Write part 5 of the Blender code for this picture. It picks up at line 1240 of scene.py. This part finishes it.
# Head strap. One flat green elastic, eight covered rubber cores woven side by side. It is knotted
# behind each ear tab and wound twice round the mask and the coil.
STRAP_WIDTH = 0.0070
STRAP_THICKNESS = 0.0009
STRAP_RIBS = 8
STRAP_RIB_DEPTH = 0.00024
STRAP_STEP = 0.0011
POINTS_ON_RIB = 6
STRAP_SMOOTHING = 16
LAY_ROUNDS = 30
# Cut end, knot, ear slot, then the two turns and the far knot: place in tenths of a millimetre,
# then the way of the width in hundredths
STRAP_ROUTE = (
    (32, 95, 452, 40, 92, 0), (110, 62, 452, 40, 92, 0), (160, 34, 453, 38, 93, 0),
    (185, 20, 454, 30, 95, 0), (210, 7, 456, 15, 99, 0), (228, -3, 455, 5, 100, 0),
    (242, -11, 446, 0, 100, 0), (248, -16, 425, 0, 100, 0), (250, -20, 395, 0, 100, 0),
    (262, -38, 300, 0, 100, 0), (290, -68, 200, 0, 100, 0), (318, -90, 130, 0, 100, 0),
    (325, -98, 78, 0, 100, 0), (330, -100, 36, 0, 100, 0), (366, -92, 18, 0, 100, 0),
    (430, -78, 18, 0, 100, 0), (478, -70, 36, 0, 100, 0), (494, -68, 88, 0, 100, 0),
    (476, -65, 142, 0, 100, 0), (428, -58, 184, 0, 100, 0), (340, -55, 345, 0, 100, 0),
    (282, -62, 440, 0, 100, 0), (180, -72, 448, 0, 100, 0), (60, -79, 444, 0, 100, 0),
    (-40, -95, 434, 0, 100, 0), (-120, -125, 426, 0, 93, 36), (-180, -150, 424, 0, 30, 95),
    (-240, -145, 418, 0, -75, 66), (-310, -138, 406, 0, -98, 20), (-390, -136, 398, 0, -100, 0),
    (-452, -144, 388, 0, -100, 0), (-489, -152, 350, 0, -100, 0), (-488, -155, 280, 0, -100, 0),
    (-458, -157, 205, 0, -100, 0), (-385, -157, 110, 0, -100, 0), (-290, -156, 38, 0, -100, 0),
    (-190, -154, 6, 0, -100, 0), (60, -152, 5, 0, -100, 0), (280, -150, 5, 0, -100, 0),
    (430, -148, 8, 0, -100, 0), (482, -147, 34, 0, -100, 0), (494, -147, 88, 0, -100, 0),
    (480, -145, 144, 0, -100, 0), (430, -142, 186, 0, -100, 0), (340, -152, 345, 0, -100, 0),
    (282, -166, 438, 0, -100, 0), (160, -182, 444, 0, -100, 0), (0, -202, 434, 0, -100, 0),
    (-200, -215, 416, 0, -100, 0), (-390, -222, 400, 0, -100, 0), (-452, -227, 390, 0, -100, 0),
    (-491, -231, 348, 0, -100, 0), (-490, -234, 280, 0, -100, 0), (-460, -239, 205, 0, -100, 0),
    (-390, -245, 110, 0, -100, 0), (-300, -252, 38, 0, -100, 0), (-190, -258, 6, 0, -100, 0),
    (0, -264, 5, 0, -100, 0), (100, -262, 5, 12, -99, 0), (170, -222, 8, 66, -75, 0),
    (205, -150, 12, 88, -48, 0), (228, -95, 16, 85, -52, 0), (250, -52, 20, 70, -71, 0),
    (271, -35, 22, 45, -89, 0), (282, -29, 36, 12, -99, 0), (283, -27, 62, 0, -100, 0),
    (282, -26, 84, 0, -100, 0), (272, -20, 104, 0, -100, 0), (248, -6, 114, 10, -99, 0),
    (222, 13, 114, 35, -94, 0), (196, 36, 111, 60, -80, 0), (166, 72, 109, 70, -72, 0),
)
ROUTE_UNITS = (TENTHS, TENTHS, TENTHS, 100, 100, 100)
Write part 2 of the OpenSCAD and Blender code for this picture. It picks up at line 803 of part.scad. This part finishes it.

^^^^^^^^^^^^^^^^

## OBJECTIVE:
Each record should come back exactly as written.

## REPLY:
Write part 5 of the Blender code for this picture. It picks up at line 1240 of scene.py. This part finishes it.
# Head strap. One flat green elastic, eight covered rubber cores woven side by side. It is knotted
# behind each ear tab and wound twice round the mask and the coil.
STRAP_WIDTH = 0.0070
STRAP_THICKNESS = 0.0009
STRAP_RIBS = 8
STRAP_RIB_DEPTH = 0.00024
STRAP_STEP = 0.0011
POINTS_ON_RIB = 6
STRAP_SMOOTHING = 16
LAY_ROUNDS = 30
# Cut end, knot, ear slot, then the two turns and the far knot: place in tenths of a millimetre,
# then the way of the width in hundredths
STRAP_ROUTE = (
    (32, 95, 452, 40, 92, 0), (110, 62, 452, 40, 92, 0), (160, 34, 453, 38, 93, 0),
    (185, 20, 454, 30, 95, 0), (210, 7, 456, 15, 99, 0), (228, -3, 455, 5, 100, 0),
    (242, -11, 446, 0, 100, 0), (248, -16, 425, 0, 100, 0), (250, -20, 395, 0, 100, 0),
    (262, -38, 300, 0, 100, 0), (290, -68, 200, 0, 100, 0), (318, -90, 130, 0, 100, 0),
    (325, -98, 78, 0, 100, 0), (330, -100, 36, 0, 100, 0), (366, -92, 18, 0, 100, 0),
    (430, -78, 18, 0, 100, 0), (478, -70, 36, 0, 100, 0), (494, -68, 88, 0, 100, 0),
    (476, -65, 142, 0, 100, 0), (428, -58, 184, 0, 100, 0), (340, -55, 345, 0, 100, 0),
    (282, -62, 440, 0, 100, 0), (180, -72, 448, 0, 100, 0), (60, -79, 444, 0, 100, 0),
    (-40, -95, 434, 0, 100, 0), (-120, -125, 426, 0, 93, 36), (-180, -150, 424, 0, 30, 95),
    (-240, -145, 418, 0, -75, 66), (-310, -138, 406, 0, -98, 20), (-390, -136, 398, 0, -100, 0),
    (-452, -144, 388, 0, -100, 0), (-489, -152, 350, 0, -100, 0), (-488, -155, 280, 0, -100, 0),
    (-458, -157, 205, 0, -100, 0), (-385, -157, 110, 0, -100, 0), (-290, -156, 38, 0, -100, 0),
    (-190, -154, 6, 0, -100, 0), (60, -152, 5, 0, -100, 0), (280, -150, 5, 0, -100, 0),
    (430, -148, 8, 0, -100, 0), (482, -147, 34, 0, -100, 0), (494, -147, 88, 0, -100, 0),
    (480, -145, 144, 0, -100, 0), (430, -142, 186, 0, -100, 0), (340, -152, 345, 0, -100, 0),
    (282, -166, 438, 0, -100, 0), (160, -182, 444, 0, -100, 0), (0, -202, 434, 0, -100, 0),
    (-200, -215, 416, 0, -100, 0), (-390, -222, 400, 0, -100, 0), (-452, -227, 390, 0, -100, 0),
    (-491, -231, 348, 0, -100, 0), (-490, -234, 280, 0, -100, 0), (-460, -239, 205, 0, -100, 0),
    (-390, -245, 110, 0, -100, 0), (-300, -252, 38, 0, -100, 0), (-190, -258, 6, 0, -100, 0),
    (0, -264, 5, 0, -100, 0), (100, -262, 5, 12, -99, 0), (170, -222, 8, 66, -75, 0),
    (205, -150, 12, 88, -48, 0), (228, -95, 16, 85, -52, 0), (250, -52, 20, 70, -71, 0),
    (271, -35, 22, 45, -89, 0), (282, -29, 36, 12, -99, 0), (283, -27, 62, 0, -100, 0),
    (282, -26, 84, 0, -100, 0), (272, -20, 104, 0, -100, 0), (248, -6, 114, 10, -99, 0),
    (222, 13, 114, 35, -94, 0), (196, 36, 111, 60, -80, 0), (166, 72, 109, 70, -72, 0),
)
ROUTE_UNITS = (TENTHS, TENTHS, TENTHS, 100, 100, 100)
Write part 2 of the OpenSCAD and Blender code for this picture. It picks up at line 803 of part.scad. This part finishes it.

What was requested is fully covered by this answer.